【二十大】从“皮鞋”到皮鞋
无所求
2022年8月,43℃高温之中,四川一位老人赤脚收玉米,湖南一位老人赤脚割稻谷。这两则视频,央媒转发,网海翻腾,无数人“破防”。
问老人“为什么不穿鞋”时,回答是“鞋子里会滚烫”。谁都知道,地面一定比鞋子里更烫。老农民的回答,只有农民或曾经的农民能懂。
我是曾经的农民,所以懂了。上世纪五六十年代,哪个农民会穿鞋下地呢,都是赤脚大仙也。我当民办教师后,一到家,第一件事是脱鞋。
那时,一年只添一双新布鞋,母亲手工做的,大年初一首日穿。每一双鞋,都是无数针线,无数夜工。
农民不可能买鞋穿的。只要想一想,穿一双鞋下地劳动,穿不了多少天就会破的。但劳动的收入,需要更多更多的天数,才够买一双鞋。划不来嘛。

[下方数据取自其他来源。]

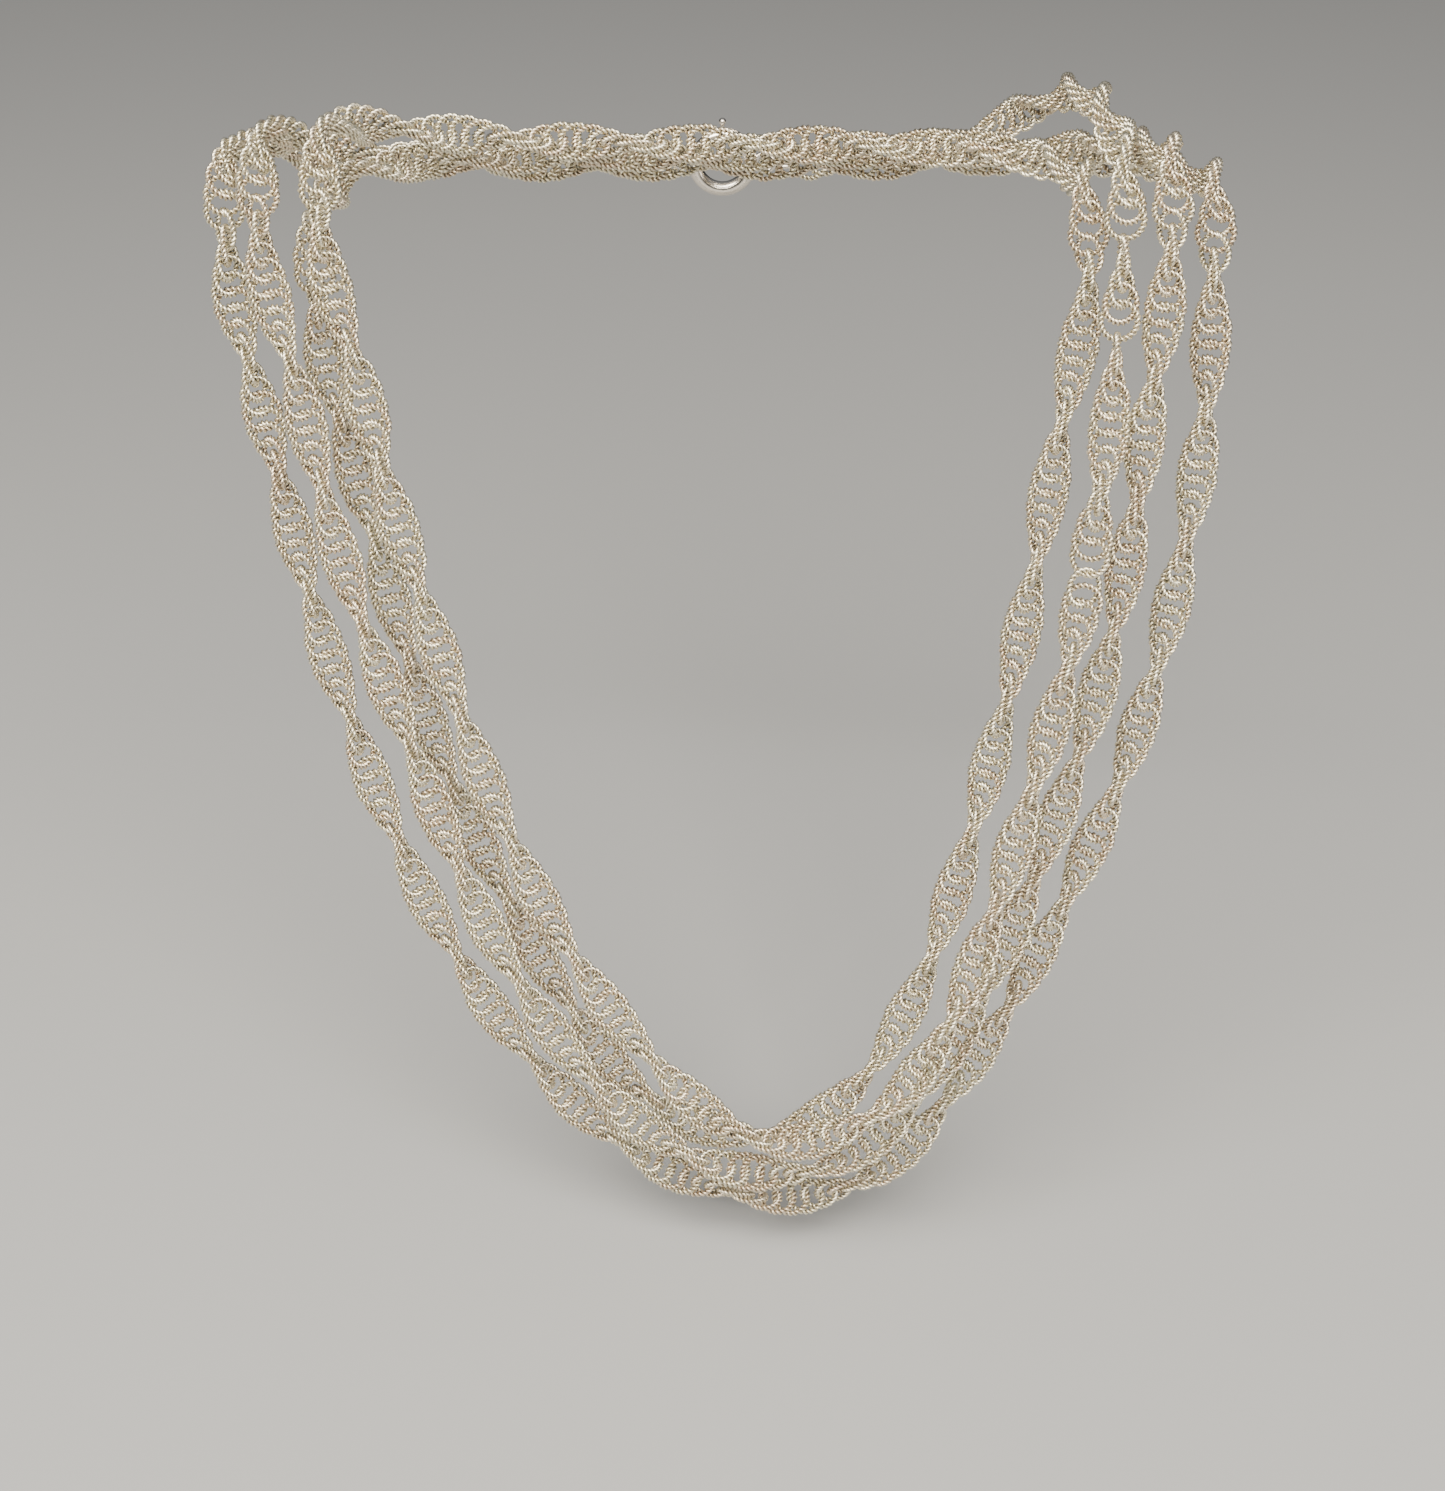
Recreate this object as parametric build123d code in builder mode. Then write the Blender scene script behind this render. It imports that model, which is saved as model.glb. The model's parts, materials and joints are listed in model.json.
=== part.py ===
from build123d import *
import math
import os

# A long necklace of spiral four-in-one rope chain, worn as four strands. Millimetres, +Z up,
# X to the wearer's left-right, -Y to the front. The origin is the middle of the neck opening,
# level with the links where the strands hang from the shoulders.

# ---- driving dimensions -------------------------------------------------------------------
RING_OD = 6.52          # over one chain ring
WIRE = 0.66             # round wire that stands for the twisted pair
RING_R = (RING_OD - WIRE) / 2
PITCH = 2.25            # ring to ring along a woven length
SLACK = 0.15            # play where one ring hangs in another
LINK_STEP = 2 * RING_R - WIRE - SLACK   # ring to ring at a plain link
HANG = RING_R - WIRE - SLACK            # ring centre to the wire that carries it
MIDDLE_UP = 0.2         # above the hanging point, the ring that closes the weave there
MIDDLE_TURN = 55.0      # degrees that it stands round from the front
CHEST_LEAN = 12.0       # degrees that the front leans back
TURN_HAND = 1           # 1 for a right-hand rope, -1 for a left-hand one
BACK_TURN = 21.5        # degrees from ring to ring in the back runs
SHOULDER_R = 7.2        # bend of the chain where it turns back over the shoulder
STEEP = (26, 52, 78)    # degrees round that bend where the line is pinned
EASY = (20, 40, 60)     # the same where the chain goes on rising, beside the clasp run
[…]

所以,种地的日子里,我的脚被戳破过无数次。后来的回忆中,我自豪,我抗击破伤风梭菌的能力特别强。其实,哪个农民不是这样?
在谈笑中,我们说,城市人穿的是皮鞋,我们农村人穿的是“皮鞋”。皮鞋要擦,会旧,破了只好扔掉。我们的“皮鞋”,不要费鞋油,不会陈旧,破了自动翻新。
在寒冷的冬天,下地劳动是穿上年的旧布鞋;晚上洗脚后,才穿当年的新布鞋,或是用芦苇花絮手工编成的芦花鞋。再说,马上洗洗上铺睡觉了,哪里还有夜生活?
但事情常有不方便。冻地里,我就曾经赤脚过好多次。双脚寒冷的经历,深深地镌刻在大脑的沟回里,导致我至今还时常重复一类梦境,就是赤脚去上课遇到学生,或上街遇到熟人朋友,或去上学遇到老同学,百般尴尬,无处脱身,直至梦醒。
1978年,我带着上年的旧布鞋和当年的新布鞋去上大学。不多时,发现布鞋底被水泥路磨损了好多,便到路边摊钉了旧车胎托底。读大二时,买了一双解放牌貌似军用的黄球鞋,喜滋滋地对同学说,我可以出客了。
同学笑着说,穿这个鞋去作客,完(蛋)了。班上同学极少来自农村的,不知道农村人的苦。
1982年,来到常州当教师,好几月后才买了一双皮鞋。没办法,讲台上,讲究台貌,也要先从衣服买起。
1987年,到银行上班,男员工被要求一律穿黑皮鞋。此时,买一双皮鞋,对我来说,早已不成问题。
后来,收入越来越高,日子越来越好,鞋子越来越多。有一年回老家,穿了一双600元的耐克鞋,邻居好一阵感叹。
有亲戚问,你在南边也不穿皮鞋吗?我说,我在常州天天穿皮鞋,单位要求穿皮鞋;回来泥土路,皮鞋不好擦,就穿运动鞋了。
独立成家后的女儿,不知道我的鞋子已经很多,还为我买了皮棉鞋。其实我的运动鞋、休闲鞋、皮鞋、雨鞋,应有皆备。不喜奢侈的我,鞋柜也满了。
鞋子,只是穿着的管中窥豹。穿着,只是富足生活的的管中窥豹。这样的好日子,睡着了也会笑醒。这好日子怎么来的,你知、我知、大家知。
回到文章的开头,说明我们绝大多数人的日子非常好了,但仍有部分身处深山僻壤的老农民,日子仍待改善。
这也是“同志仍需努力”的意义。我们相信,在党的坚强有力领导下,全国人民齐心协力踔厉奋斗,就能开辟出“共同富裕”的光明大道。